* **SHORT TASK**:
Only the lines from the first one through the line with "tab_w, tab_l = 7.0, 4.5" should be printed, exactly as they appear.

* **DATA SECTION**:
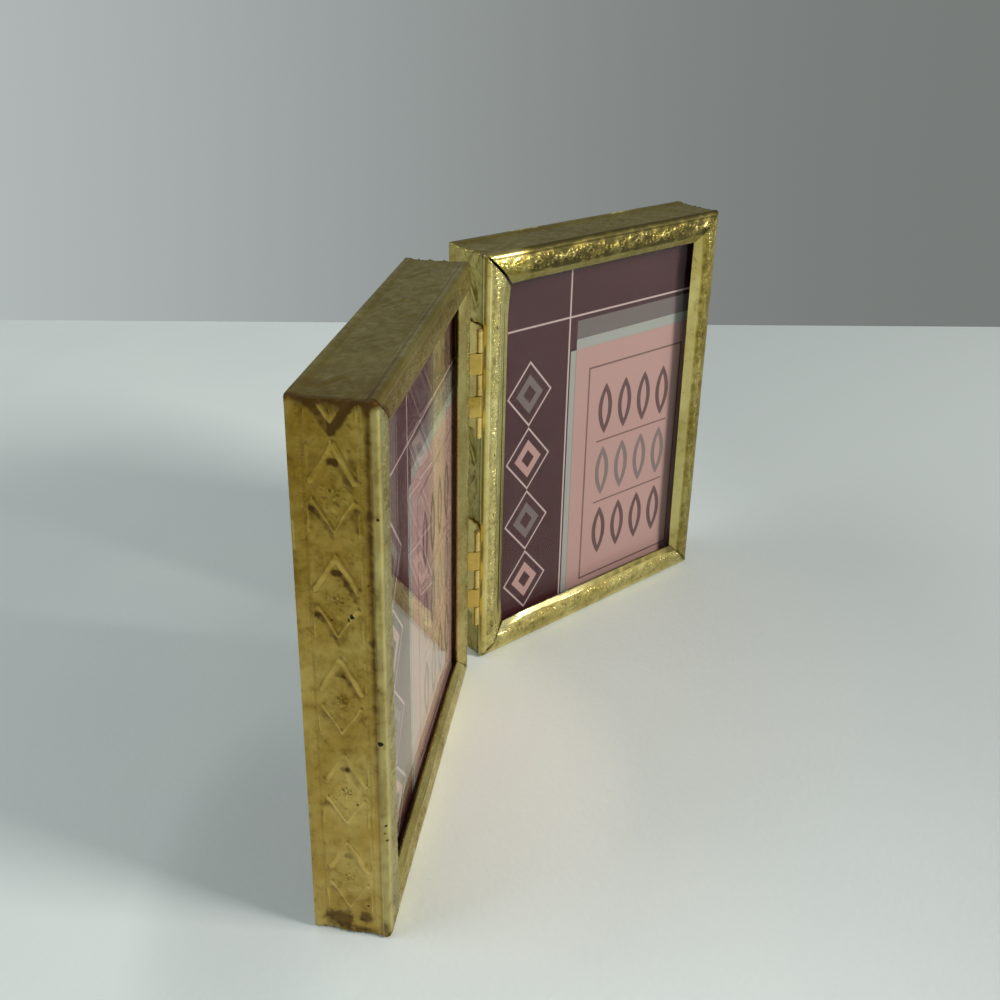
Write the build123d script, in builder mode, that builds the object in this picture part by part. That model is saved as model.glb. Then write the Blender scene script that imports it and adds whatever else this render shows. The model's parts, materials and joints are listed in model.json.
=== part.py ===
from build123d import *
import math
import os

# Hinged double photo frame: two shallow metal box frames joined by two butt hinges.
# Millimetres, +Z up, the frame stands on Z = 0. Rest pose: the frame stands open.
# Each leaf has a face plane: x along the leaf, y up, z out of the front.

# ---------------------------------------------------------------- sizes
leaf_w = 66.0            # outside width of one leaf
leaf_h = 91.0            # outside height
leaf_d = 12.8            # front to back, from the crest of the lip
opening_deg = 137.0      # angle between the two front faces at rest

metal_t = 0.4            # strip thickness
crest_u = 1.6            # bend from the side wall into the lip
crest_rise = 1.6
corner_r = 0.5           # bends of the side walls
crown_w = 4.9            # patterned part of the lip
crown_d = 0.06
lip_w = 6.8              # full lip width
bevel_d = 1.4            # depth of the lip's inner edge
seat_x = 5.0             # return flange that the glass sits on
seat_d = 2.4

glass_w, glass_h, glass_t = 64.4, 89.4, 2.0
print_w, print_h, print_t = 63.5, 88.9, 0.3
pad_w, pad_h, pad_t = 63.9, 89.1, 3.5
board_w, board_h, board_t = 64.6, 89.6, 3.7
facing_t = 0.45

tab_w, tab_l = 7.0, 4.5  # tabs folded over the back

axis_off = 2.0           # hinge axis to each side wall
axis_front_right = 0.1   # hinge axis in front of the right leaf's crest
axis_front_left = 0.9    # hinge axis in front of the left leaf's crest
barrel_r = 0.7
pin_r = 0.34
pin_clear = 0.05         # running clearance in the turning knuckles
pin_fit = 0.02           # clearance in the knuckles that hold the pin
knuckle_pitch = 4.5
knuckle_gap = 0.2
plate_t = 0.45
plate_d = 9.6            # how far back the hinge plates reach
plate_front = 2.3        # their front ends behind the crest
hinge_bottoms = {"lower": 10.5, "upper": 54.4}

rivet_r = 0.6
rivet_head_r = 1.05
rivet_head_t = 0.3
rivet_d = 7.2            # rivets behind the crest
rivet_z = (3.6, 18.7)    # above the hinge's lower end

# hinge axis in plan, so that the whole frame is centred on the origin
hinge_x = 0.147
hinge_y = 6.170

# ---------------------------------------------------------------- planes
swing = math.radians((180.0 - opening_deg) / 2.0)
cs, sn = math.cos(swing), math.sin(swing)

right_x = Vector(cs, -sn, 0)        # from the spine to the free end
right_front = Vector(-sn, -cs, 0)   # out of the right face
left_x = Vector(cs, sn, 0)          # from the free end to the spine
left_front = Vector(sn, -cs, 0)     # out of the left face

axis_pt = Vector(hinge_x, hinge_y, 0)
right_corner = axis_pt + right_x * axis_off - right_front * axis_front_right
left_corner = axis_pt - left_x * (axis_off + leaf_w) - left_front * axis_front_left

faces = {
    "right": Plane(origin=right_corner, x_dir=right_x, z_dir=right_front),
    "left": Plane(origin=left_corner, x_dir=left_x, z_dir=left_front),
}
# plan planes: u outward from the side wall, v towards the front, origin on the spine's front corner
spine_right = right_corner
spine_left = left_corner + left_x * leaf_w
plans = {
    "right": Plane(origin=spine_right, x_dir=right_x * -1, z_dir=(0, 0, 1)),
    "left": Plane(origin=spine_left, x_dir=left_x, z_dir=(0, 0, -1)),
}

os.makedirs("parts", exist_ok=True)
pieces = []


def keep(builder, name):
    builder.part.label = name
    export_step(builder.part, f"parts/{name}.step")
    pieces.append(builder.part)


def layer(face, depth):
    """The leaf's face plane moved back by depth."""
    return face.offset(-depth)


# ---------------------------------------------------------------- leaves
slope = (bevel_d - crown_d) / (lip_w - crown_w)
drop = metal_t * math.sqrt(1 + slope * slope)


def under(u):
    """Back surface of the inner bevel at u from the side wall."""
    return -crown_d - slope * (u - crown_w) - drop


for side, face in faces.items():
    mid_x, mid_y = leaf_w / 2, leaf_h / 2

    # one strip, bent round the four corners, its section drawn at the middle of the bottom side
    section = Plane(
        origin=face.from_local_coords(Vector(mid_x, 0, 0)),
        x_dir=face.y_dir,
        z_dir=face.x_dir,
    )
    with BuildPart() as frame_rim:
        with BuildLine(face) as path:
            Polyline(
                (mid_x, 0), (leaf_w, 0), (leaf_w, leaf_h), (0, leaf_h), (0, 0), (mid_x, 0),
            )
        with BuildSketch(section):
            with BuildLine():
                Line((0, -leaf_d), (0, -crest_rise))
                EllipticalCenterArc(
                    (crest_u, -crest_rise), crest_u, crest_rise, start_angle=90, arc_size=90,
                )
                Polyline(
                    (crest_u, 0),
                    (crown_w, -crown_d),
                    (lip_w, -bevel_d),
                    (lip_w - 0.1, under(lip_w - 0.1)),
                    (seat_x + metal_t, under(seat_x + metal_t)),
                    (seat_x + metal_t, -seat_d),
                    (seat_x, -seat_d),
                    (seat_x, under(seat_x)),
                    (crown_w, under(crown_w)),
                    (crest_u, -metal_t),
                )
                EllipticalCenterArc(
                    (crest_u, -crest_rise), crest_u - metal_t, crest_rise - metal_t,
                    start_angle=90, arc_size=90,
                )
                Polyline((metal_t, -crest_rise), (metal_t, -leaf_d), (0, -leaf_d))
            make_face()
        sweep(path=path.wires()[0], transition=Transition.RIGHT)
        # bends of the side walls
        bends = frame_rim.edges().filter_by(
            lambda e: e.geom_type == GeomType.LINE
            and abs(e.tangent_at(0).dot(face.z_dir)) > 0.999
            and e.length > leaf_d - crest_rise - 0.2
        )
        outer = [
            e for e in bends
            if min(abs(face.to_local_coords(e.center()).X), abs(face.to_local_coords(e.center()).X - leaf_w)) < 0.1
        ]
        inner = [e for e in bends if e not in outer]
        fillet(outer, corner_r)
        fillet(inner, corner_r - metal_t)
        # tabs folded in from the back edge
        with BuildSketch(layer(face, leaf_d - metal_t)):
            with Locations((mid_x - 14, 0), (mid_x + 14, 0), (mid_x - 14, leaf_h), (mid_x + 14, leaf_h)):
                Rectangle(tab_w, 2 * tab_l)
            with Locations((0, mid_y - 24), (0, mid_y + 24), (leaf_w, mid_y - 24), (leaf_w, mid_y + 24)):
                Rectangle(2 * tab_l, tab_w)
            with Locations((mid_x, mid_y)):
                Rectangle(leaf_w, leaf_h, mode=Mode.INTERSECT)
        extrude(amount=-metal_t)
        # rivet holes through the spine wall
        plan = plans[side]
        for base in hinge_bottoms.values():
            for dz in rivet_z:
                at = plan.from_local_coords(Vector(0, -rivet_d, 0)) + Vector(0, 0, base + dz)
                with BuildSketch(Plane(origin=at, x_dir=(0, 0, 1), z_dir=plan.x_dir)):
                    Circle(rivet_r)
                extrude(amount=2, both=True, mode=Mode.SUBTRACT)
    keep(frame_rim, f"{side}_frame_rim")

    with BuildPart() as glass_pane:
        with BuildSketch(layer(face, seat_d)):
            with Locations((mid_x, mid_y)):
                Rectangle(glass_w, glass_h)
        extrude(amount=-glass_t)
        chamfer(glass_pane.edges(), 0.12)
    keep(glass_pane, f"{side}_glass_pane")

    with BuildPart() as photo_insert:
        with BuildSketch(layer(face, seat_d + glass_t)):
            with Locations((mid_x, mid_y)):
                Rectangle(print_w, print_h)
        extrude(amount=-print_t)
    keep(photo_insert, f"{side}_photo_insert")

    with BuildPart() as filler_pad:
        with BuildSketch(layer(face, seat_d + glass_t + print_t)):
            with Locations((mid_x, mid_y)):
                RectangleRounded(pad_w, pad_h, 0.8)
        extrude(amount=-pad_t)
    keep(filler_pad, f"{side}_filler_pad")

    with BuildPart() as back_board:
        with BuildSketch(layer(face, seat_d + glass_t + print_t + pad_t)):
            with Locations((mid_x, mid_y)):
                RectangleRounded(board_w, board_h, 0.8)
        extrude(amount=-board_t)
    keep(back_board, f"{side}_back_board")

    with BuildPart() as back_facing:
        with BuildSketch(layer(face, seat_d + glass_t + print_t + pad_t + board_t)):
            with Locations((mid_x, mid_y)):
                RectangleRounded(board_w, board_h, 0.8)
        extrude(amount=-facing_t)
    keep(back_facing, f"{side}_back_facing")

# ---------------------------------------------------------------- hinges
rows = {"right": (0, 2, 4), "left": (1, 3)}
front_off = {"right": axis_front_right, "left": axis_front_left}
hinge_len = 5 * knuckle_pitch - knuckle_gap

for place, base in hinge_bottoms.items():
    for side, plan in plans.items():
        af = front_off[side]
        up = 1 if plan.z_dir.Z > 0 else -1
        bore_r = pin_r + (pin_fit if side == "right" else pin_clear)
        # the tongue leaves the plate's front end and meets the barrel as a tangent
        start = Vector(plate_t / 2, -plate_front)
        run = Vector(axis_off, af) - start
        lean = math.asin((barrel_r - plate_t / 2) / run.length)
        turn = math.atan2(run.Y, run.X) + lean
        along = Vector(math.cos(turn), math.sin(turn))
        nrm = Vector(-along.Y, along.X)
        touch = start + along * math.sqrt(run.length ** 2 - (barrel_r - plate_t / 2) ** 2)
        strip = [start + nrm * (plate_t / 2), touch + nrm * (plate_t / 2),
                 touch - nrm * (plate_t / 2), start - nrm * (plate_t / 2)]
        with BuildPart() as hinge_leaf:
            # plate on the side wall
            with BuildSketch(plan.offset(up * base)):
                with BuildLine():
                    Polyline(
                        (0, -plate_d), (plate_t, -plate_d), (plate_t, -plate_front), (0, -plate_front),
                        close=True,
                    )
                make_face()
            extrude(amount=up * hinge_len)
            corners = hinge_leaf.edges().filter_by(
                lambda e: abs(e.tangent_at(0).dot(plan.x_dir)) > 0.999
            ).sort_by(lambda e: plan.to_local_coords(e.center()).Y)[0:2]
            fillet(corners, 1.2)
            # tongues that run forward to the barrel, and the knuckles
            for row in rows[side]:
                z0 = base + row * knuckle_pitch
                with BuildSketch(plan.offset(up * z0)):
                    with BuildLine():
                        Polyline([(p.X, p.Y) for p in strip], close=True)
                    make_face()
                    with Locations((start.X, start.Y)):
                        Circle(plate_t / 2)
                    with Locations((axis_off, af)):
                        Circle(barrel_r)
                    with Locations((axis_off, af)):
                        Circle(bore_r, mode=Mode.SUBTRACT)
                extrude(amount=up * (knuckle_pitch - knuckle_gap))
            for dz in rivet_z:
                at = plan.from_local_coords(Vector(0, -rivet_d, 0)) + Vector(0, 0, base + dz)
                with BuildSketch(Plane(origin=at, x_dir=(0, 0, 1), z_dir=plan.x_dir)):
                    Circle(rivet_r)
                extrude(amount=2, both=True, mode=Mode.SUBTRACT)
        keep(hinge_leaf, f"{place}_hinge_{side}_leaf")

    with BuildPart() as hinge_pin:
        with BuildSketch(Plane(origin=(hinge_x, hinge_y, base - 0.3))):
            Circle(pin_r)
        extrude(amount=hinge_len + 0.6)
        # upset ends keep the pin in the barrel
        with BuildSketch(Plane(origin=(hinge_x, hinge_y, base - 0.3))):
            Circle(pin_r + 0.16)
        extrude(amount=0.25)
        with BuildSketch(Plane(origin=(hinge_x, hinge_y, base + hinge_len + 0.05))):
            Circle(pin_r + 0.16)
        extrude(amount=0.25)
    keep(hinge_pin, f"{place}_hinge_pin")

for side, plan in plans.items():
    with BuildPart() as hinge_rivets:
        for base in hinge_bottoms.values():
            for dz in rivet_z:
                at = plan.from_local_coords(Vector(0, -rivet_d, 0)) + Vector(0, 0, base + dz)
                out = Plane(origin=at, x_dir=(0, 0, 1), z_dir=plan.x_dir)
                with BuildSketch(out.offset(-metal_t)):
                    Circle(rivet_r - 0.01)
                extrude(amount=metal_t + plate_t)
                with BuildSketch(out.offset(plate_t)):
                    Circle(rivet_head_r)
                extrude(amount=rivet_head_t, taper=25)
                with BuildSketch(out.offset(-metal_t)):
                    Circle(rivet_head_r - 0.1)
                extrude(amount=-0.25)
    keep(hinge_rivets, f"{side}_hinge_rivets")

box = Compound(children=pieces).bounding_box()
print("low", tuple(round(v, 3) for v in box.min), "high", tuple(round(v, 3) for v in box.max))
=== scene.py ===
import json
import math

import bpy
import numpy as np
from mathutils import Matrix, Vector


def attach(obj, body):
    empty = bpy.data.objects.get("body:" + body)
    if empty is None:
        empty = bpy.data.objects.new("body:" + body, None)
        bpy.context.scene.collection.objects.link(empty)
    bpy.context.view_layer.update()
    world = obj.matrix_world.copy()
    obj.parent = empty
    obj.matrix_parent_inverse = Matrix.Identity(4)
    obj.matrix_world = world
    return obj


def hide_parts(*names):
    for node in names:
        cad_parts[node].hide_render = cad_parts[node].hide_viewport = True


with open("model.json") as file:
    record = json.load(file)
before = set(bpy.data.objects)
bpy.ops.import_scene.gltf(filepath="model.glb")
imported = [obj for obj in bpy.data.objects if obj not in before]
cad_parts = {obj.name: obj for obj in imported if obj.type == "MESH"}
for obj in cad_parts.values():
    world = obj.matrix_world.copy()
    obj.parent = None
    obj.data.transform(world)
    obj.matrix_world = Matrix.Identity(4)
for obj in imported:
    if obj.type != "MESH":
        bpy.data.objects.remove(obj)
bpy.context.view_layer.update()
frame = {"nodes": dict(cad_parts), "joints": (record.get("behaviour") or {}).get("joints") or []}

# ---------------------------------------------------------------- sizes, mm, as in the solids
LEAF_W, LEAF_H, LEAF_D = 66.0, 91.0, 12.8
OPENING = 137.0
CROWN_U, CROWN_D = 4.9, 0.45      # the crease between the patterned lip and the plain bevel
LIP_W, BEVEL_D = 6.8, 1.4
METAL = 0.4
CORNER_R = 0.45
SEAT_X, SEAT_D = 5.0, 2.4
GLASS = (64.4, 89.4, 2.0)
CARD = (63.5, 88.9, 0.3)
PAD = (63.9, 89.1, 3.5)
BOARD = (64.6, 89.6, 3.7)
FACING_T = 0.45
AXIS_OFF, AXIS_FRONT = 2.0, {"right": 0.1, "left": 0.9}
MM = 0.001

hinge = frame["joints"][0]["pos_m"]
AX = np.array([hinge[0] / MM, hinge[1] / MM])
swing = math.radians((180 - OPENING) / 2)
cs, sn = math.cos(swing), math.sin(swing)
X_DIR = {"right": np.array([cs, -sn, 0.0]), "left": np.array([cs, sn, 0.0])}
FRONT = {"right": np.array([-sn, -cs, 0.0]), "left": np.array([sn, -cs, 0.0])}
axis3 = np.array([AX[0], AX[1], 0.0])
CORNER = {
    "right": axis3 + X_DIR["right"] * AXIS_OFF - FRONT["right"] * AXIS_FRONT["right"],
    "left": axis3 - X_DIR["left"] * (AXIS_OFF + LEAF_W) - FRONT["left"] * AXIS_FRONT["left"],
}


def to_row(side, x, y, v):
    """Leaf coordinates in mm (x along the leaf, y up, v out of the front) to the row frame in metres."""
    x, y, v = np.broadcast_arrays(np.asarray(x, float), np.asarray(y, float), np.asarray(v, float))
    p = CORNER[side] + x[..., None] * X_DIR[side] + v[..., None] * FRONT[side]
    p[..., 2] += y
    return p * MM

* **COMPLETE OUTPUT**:
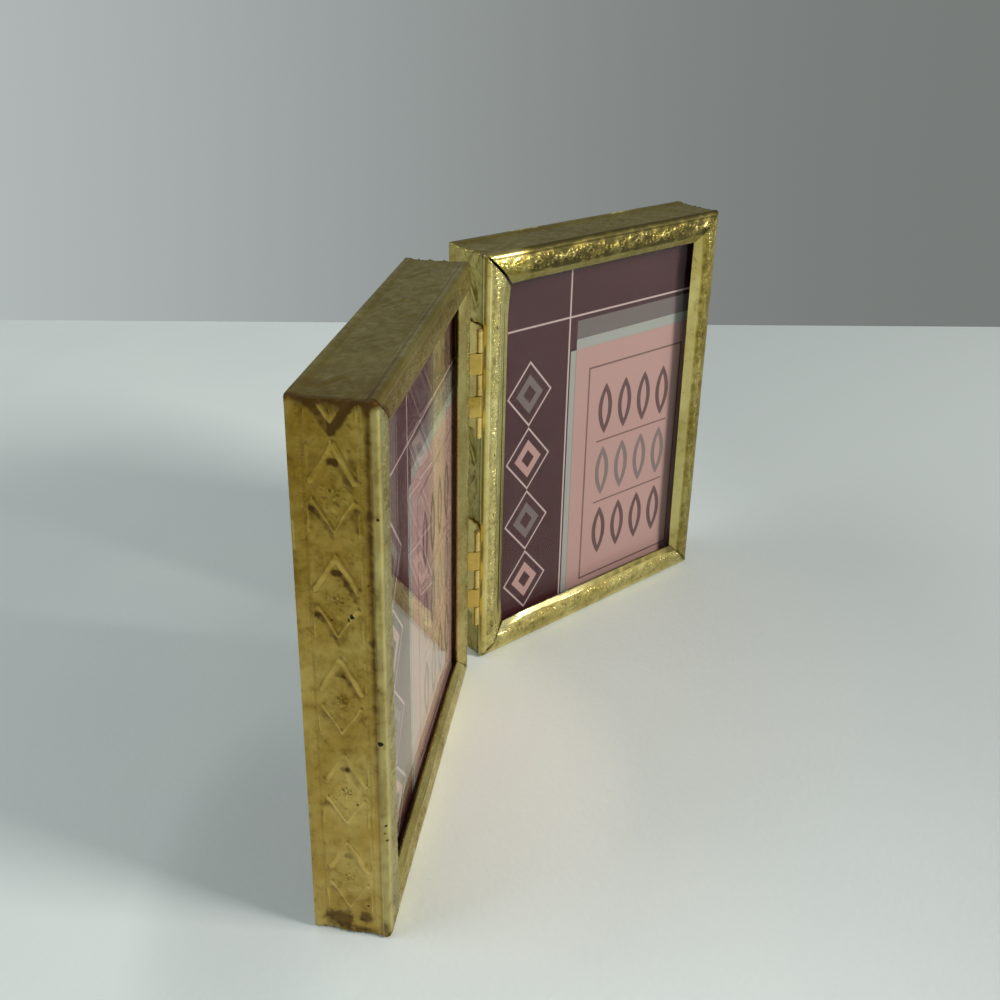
Write the build123d script, in builder mode, that builds the object in this picture part by part. That model is saved as model.glb. Then write the Blender scene script that imports it and adds whatever else this render shows. The model's parts, materials and joints are listed in model.json.
=== part.py ===
from build123d import *
import math
import os

# Hinged double photo frame: two shallow metal box frames joined by two butt hinges.
# Millimetres, +Z up, the frame stands on Z = 0. Rest pose: the frame stands open.
# Each leaf has a face plane: x along the leaf, y up, z out of the front.

# ---------------------------------------------------------------- sizes
leaf_w = 66.0            # outside width of one leaf
leaf_h = 91.0            # outside height
leaf_d = 12.8            # front to back, from the crest of the lip
opening_deg = 137.0      # angle between the two front faces at rest

metal_t = 0.4            # strip thickness
crest_u = 1.6            # bend from the side wall into the lip
crest_rise = 1.6
corner_r = 0.5           # bends of the side walls
crown_w = 4.9            # patterned part of the lip
crown_d = 0.06
lip_w = 6.8              # full lip width
bevel_d = 1.4            # depth of the lip's inner edge
seat_x = 5.0             # return flange that the glass sits on
seat_d = 2.4

glass_w, glass_h, glass_t = 64.4, 89.4, 2.0
print_w, print_h, print_t = 63.5, 88.9, 0.3
pad_w, pad_h, pad_t = 63.9, 89.1, 3.5
board_w, board_h, board_t = 64.6, 89.6, 3.7
facing_t = 0.45

tab_w, tab_l = 7.0, 4.5  # tabs folded over the back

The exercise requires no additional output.